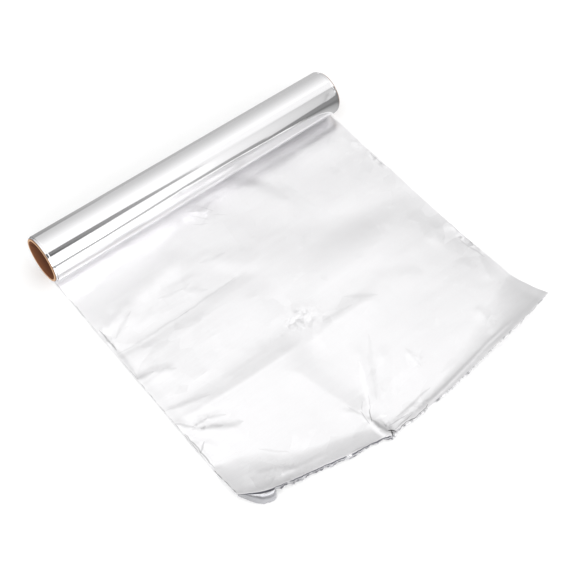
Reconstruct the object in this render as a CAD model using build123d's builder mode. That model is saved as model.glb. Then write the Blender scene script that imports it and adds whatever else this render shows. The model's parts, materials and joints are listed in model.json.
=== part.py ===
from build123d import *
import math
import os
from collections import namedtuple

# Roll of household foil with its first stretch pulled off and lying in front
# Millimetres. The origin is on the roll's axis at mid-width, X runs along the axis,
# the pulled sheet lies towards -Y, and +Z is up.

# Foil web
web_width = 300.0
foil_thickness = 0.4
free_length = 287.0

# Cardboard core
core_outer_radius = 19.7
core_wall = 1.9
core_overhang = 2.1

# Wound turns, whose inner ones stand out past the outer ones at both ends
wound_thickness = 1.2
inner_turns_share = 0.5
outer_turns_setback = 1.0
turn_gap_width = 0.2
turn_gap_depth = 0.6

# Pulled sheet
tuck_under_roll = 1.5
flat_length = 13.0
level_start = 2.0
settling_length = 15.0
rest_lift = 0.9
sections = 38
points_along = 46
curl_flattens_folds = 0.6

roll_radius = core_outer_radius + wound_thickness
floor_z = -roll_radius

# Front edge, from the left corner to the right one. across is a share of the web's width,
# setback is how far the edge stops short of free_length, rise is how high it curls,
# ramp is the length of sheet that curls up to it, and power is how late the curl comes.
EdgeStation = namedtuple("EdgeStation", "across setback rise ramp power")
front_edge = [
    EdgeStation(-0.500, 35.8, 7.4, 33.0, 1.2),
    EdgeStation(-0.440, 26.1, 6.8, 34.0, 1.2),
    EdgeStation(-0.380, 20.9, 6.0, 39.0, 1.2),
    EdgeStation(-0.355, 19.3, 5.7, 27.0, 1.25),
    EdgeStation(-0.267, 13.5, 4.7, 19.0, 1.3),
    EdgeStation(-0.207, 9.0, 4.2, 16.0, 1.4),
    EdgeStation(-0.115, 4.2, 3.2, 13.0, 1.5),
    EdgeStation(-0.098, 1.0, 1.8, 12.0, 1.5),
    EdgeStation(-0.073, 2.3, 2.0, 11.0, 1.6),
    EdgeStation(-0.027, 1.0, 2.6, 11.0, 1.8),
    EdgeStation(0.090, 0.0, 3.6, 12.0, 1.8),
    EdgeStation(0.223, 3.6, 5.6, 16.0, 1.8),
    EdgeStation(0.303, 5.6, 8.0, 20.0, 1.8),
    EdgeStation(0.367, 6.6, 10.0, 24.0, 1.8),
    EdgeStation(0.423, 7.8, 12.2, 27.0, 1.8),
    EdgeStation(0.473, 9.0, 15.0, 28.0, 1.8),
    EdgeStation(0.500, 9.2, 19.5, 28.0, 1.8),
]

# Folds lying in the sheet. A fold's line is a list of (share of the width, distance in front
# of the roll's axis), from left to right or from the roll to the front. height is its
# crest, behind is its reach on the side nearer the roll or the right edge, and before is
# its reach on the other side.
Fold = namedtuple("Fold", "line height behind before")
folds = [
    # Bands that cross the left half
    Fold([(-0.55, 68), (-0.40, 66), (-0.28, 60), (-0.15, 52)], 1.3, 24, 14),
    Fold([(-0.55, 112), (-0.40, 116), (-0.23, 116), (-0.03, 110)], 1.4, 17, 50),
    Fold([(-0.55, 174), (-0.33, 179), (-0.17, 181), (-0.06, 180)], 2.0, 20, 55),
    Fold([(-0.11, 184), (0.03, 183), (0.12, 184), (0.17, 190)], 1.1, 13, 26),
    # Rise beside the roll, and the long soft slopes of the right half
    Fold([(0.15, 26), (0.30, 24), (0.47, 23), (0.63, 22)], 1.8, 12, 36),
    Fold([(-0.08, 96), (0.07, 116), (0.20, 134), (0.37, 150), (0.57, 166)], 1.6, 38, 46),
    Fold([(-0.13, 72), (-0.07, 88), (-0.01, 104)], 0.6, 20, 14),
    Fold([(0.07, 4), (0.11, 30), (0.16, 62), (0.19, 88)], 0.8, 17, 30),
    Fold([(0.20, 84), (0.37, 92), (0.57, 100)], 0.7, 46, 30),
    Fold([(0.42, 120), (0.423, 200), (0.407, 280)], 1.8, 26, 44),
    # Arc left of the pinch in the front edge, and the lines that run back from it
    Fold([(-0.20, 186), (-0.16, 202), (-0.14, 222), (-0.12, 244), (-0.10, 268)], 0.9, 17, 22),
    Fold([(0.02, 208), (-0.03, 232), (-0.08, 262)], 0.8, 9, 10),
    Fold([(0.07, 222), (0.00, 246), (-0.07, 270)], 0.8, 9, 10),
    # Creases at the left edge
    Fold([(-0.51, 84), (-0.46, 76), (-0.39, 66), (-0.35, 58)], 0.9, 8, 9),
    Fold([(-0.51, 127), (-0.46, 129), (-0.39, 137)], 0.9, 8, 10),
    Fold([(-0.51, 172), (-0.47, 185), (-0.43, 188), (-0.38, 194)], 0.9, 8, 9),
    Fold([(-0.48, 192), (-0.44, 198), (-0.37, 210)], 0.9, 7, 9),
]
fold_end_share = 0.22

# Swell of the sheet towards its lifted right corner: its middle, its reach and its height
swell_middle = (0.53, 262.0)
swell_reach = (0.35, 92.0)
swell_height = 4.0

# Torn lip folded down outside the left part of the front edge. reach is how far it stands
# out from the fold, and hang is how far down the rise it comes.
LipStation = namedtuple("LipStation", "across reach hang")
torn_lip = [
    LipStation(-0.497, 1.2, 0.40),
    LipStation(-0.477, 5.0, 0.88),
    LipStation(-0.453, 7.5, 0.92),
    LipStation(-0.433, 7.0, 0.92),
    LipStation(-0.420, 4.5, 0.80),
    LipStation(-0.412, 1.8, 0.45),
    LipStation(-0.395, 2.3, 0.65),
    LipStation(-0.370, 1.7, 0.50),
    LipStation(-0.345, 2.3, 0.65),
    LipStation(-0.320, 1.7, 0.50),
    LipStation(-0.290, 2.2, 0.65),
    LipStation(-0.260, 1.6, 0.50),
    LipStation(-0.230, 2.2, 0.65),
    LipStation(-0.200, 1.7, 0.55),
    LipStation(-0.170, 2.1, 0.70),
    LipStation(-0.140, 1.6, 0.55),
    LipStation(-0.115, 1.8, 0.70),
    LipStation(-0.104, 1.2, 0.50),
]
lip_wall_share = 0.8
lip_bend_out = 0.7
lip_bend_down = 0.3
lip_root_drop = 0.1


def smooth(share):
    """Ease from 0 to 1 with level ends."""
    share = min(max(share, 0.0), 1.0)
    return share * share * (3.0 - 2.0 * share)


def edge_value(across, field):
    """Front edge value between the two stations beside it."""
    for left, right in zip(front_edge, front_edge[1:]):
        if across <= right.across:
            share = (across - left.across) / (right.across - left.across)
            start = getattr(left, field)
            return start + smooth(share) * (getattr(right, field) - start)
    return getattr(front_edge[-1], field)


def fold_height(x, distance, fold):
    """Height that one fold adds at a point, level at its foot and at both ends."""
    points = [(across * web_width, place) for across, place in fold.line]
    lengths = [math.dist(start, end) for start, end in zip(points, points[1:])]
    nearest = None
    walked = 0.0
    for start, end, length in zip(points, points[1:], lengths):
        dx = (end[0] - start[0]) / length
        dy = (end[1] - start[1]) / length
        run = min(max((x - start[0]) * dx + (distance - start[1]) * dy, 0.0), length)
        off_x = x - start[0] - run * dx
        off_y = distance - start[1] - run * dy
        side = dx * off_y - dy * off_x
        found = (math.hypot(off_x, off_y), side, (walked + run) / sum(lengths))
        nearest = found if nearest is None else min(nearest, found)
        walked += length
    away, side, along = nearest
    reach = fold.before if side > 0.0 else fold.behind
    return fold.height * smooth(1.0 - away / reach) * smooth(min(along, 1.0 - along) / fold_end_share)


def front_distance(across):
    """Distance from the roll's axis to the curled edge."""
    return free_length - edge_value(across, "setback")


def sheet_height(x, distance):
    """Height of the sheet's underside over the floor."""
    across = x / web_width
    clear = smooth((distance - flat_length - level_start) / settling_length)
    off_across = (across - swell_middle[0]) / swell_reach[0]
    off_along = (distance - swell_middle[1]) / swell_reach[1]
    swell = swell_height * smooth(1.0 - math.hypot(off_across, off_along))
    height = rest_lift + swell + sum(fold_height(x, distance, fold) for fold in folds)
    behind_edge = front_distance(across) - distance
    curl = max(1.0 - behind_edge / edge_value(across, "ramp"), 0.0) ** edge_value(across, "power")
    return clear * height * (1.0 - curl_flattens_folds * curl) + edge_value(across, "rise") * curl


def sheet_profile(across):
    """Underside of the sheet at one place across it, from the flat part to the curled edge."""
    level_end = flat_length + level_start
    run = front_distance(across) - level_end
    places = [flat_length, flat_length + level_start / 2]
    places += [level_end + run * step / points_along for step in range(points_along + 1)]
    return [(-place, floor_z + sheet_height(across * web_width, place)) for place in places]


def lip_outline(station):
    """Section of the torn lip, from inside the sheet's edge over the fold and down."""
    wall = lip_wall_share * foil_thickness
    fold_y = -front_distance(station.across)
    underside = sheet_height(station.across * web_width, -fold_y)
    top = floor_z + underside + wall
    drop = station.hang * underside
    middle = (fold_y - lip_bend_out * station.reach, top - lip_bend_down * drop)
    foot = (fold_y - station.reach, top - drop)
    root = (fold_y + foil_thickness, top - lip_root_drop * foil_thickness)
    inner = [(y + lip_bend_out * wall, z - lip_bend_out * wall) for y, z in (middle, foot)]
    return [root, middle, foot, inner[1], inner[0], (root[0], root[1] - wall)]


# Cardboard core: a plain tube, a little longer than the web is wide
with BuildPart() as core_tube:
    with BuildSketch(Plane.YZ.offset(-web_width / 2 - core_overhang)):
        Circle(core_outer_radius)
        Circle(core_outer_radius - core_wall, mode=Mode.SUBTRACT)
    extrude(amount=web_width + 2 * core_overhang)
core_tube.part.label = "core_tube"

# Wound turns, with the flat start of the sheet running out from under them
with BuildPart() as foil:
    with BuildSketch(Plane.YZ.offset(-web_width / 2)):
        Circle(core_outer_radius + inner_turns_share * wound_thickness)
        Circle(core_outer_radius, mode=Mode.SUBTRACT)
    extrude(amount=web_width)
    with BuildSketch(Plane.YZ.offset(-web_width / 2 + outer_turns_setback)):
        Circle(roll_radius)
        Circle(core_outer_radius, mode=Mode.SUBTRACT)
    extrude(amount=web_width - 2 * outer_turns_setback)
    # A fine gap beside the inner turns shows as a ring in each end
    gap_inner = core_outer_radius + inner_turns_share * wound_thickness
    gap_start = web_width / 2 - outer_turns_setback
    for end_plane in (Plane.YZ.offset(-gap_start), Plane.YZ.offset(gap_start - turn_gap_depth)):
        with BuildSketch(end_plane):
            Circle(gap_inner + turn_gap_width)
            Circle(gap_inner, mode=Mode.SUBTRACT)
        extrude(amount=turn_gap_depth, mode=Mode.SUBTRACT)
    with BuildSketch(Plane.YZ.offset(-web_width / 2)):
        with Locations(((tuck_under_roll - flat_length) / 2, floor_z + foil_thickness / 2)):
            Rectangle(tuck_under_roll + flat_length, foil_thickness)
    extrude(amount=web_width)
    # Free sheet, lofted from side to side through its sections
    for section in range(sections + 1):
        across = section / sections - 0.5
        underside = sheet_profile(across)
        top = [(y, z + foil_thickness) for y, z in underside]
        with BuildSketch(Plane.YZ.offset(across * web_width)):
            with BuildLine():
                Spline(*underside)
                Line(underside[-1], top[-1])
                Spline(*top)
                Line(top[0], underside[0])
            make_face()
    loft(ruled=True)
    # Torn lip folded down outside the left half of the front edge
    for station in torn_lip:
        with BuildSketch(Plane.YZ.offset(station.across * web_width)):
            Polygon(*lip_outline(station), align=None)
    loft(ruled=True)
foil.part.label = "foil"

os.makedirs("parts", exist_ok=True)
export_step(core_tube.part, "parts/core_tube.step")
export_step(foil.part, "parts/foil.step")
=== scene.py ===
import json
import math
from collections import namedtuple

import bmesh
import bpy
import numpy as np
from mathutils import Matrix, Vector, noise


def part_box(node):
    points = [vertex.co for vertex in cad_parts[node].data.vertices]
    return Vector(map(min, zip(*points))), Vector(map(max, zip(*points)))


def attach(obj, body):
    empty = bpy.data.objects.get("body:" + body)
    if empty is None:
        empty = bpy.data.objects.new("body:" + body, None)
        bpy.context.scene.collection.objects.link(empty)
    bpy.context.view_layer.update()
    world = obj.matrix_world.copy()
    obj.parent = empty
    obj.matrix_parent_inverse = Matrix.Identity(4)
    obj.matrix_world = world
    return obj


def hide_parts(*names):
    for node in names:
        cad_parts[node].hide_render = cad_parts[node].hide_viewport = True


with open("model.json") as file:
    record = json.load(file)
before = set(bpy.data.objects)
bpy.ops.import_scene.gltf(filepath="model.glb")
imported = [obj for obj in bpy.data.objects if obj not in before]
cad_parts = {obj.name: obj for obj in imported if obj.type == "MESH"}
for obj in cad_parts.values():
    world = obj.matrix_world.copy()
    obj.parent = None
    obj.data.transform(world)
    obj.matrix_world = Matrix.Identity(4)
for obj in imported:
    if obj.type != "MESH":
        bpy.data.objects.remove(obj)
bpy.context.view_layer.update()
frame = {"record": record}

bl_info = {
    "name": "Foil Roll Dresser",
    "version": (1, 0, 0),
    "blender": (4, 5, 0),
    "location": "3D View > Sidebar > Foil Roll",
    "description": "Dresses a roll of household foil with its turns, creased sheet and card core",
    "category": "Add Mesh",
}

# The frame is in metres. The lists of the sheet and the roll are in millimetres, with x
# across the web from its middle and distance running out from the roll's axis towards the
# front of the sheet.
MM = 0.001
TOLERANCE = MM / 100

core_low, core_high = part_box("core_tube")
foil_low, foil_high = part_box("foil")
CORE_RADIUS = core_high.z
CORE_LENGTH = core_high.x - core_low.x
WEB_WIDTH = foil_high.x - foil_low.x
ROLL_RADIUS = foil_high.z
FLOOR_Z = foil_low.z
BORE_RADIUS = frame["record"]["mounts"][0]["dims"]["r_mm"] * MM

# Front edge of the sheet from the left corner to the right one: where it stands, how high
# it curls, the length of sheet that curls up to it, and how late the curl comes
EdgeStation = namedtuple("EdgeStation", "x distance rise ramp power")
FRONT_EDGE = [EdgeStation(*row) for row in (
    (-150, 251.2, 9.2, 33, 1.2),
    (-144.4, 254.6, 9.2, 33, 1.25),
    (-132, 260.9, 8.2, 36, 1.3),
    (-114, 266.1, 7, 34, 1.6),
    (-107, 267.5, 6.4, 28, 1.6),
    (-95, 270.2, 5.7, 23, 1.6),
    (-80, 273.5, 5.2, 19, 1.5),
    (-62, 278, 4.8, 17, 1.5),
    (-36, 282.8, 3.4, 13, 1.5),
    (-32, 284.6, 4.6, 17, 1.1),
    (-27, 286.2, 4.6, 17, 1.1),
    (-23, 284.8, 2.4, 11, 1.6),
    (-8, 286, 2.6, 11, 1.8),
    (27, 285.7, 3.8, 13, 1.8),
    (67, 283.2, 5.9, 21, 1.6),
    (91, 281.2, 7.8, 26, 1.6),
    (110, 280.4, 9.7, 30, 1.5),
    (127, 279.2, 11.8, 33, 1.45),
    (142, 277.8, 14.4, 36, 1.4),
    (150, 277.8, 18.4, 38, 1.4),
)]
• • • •
* WHAT YOU ARE ASKED TO DO:
Reproduce the lines exactly, taking as the first line the one with "obj.matrix_parent_inverse = Matrix.Identity(4)" and as the last line the one with "in imported if", and include nothing else.

* ANSWER IN FULL:
    obj.matrix_parent_inverse = Matrix.Identity(4)
    obj.matrix_world = world
    return obj


def hide_parts(*names):
    for node in names:
        cad_parts[node].hide_render = cad_parts[node].hide_viewport = True


with open("model.json") as file:
    record = json.load(file)
before = set(bpy.data.objects)
bpy.ops.import_scene.gltf(filepath="model.glb")
imported = [obj for obj in bpy.data.objects if obj not in before]
cad_parts = {obj.name: obj for obj in imported if obj.type == "MESH"}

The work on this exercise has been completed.